Last time I watched the game, some of these ridiculously well paid guys showed up on time for BP and stretches, played really hard, maybe got injured running into walls, etc. There aren’t many Pacman Jones or Kobe Bryants or Chris Henrys or whomever else in the MLB. Even the fuckups are just pseudo rich white dudes who are middle relievers who get drunk and stoned and kill themselves. Baseball players almost border on boring when it comes to respecting the game (except for Urbina).
I honestly go back and forth on the issue, but whenever free agency became the norm and players started asking for their fair cut of the action, the genie was out of the bottle. Owners were fucking the players for decade. Now both sides are fucking the fans, because both sides desire to be richer than rich only fucks the fans. And since I’m going to be fucked either way and I’m still going to root for my team, my team better spend all the damned money in the world on the team — I want to see the Wilpons spending every penny on the team. Etc etc etc.
Uh, since when did my posting here ever mean I may have to contend with Rog, nude, in my house? I need to go over my massive non-capped salary agreement with CSTB, but I’m sure I’d remember that clause.
re A-Rod: I may be wrong, but as I recall, A-Rod ate a chunk of his own contract to get out of Texas for NY. He won’t have to do that now, but I can easily see him opting for less money to go somewhere like Boston or some other contender, or accepting some other back-end deal that will nominally match the 27 mil/year (?) he gets now so that he can save $$$ face. What teams can afford him? Clemens’ 18 mil/year ruined the Astros, God bless him. How many teams in baseball can support his salary?
Rog — any more talk of you showing up nude in my kitchen and I file for a restraining order. Does Mrs. Rog know you’re making that offer to other men on the Internets?
Ben
Ben,
much as I hate to intrude on a private conversation between you and Rog, I must object. A-Rod did not leave any money on the table when he went from Texas to New York. There was some talk of his offering salary relief to the Red Sox during the abortive trade talks in early ’04, but the Players Association wouldn’t allow it.
Please feel free to intrude, since if Rog does show up at my house nude, you are going to be named in the harassment suit.

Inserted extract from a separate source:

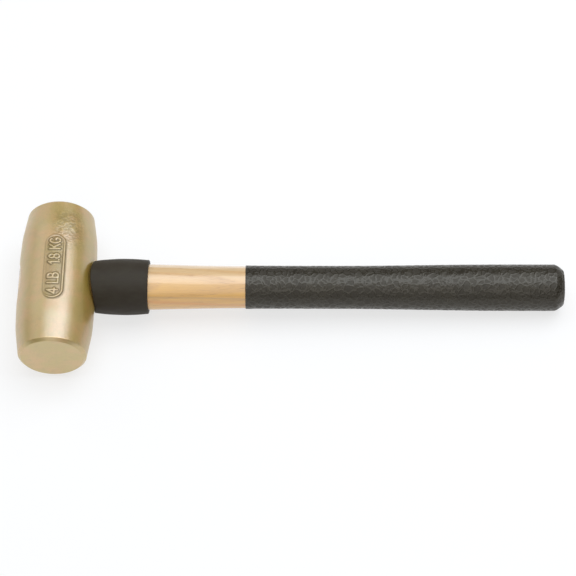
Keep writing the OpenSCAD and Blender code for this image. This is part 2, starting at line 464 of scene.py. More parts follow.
def wedge_outline(middle, depth, head_t, tip_t):
    """Outline of a wedge's room, from a little outside the barrel to its tip."""
    outside, tip = -BELLY_R - CUT_OVERRUN, -BELLY_R + depth + WEDGE_FIT
    ends = [(outside, head_t), (-BELLY_R, head_t), (tip, tip_t)]
    return ([(x, middle - t / 2 - WEDGE_FIT) for x, t in ends]
            + [(x, middle + t / 2 + WEDGE_FIT) for x, t in ends[::-1]])


handle_turns = np.linspace(0, 2 * math.pi, 288, endpoint=False)
cos_h, sin_h = np.cos(handle_turns), np.sin(handle_turns)


def tenon_outline(x):
    """Radius of the oval tenon at each turn, at a distance along the handle."""
    long_r, short_r = (r - EYE_FIT for r in eye_radii(x))
    return long_r * short_r / np.sqrt((short_r * cos_h) ** 2 + (long_r * sin_h) ** 2)


rings = []
for share in np.linspace(0.04, 1, 22):
    y, z = (tenon_outline(TENON_END_X) * turn * share for turn in (cos_h, sin_h))
    rings.append(np.stack([ground_end(y, z), y, z], axis=1))
end_ring = rings[-1]
tenon_ring = ring_round(handle_turns, TENON_SIDE_X, tenon_outline(TENON_SIDE_X))
for share in (0.12, 0.4, 0.7, 1.0):
    rings.append(end_ring + (tenon_ring - end_ring) * share)
for x in np.arange(TENON_SIDE_X + RING_STEP, SHOULDER_X - 0.5, RING_STEP):
    rings.append(ring_round(handle_turns, x, tenon_outline(x)))
for x in np.linspace(SHOULDER_X - 0.4, NECK_X, 12):
    turned = SHOULDER_R + (NECK_R - SHOULDER_R) * (x - SHOULDER_X) / (NECK_X - SHOULDER_X)
    oval = np.minimum(tenon_outline(x), NECK_R)
    soft = (turned + oval + np.sqrt((turned - oval) ** 2 + SHOULDER_SOFTNESS)) / 2
    rings.append(ring_round(handle_turns, x, soft if x < NECK_X else NECK_R))
under_collar = np.arange(NECK_X + 2.5, COLLAR_END_X - SHOWN_MARGIN, RING_STEP)
shown = np.arange(COLLAR_END_X - SHOWN_MARGIN, GRIP_X + SHOWN_MARGIN, SHOWN_STEP)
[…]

Ok, memory lapse solved on the A-Rod issue. I don’t expect him to do anything but manage his career as best he can, but his options for teams who can pay his price are few and he didn’t leave Texas because the checks were bouncing. He wants to win. If he can be taken at his word, A-Rod’s reasons for leaving the Yankees (personnel issues, future of the franchise) are telling. I do believe contending for a World Series will determine where he goes, and there are very few contending teams in markets that can afford him. Cubs, Mets, Boston … who knows, maybe the Giants will pay him to build their team around as their next Barry.
If anyone sees an article or list of the possible markets, please post it.
Ben
Ben,
Yahoo has the top 10 listed.
http://sports.yahoo.com/mlb/news?slug=jp-arod103007&prov=yhoo&type=lgns
Thanks Marc — I can’t post anything but comments right now due to being on the road (reduced to Rog status, whatta revoltin’ development) but Bruce Jenkins on SF Gate and that Wallace guy in Newsday also did some “analysis,” mostly as window dressing to trash Scott Boras. Jenkins calls him “slime-covered” and Wallace finds him laughable. Whatever, he’s putting up numbers, as they say, and arguably determining the future of some ball clubs as much as their managers.
Very few teams (aside form those alientated by A-Rod in the past) seem to have clear cut motives for nabbing him (that is, teams with the money). Do the Angels really need him for $300 million/ten years? The WSJ suggests teams offer A-Rod a percentage of the franchise. I remember somebody once asked Joe Dimaggio, in the 1990s or so, how much he would ask from Steinbrenner if playing for the Yankees today. Dimaggio responded, “I’d say, ‘hello, partner.'” Anyway, try to find that Jenkins column, if you want to read one man’s temper tantrum upon learning baseball is a big business. With Bonds retiring, Boras seems a necessary figure to stand in as The Most Hated Man in Baseball.
Sorry, Bonds isn’t retiring. I should have said, with Bonds “moving on,” as they say, to being a non-issue for the rest of his career.
If I remember correctly from a month or two ago, active players are not allowed to get percentage stakes in ballclubs. At least, I think that was the Seligminion answer when the broohaha about A-rod and the Cubs came up.
I’m not sure why any club wouldn’t sign him (if they could afford him) and I’m not sure why any club would sign him. He’s a hell of a ball player and I don’t even think I hate him as a person no matter what stupid stuff he says or does. I just don’t understand how a guy who is that good at all aspects of baseball and really isn’t all that offensive a personality can somehow make people so passionate yet also so ambivalent.
It seems like most people, if their team were to sign A-rod, would be celebrating the fact that their team just locked up a huge on field asset. And if their team fails to sign A-rod, everyone will be sighing a huge sigh of relief because their team has more money available, one less ego, etc etc etc. It’s like there is no disappointment or super elation no matter the outcome for an incredibly huge talent. It’s a really weird situation.
Sometimes I wonder what A-rod is thinking. Just like I sometimes wonder what Donald Rumsfeld is thinking.
I think the answers to both your main questions is $300 mil/10 years. The fact that Yankee fans don’t like him is only a plus around the rest of baseball.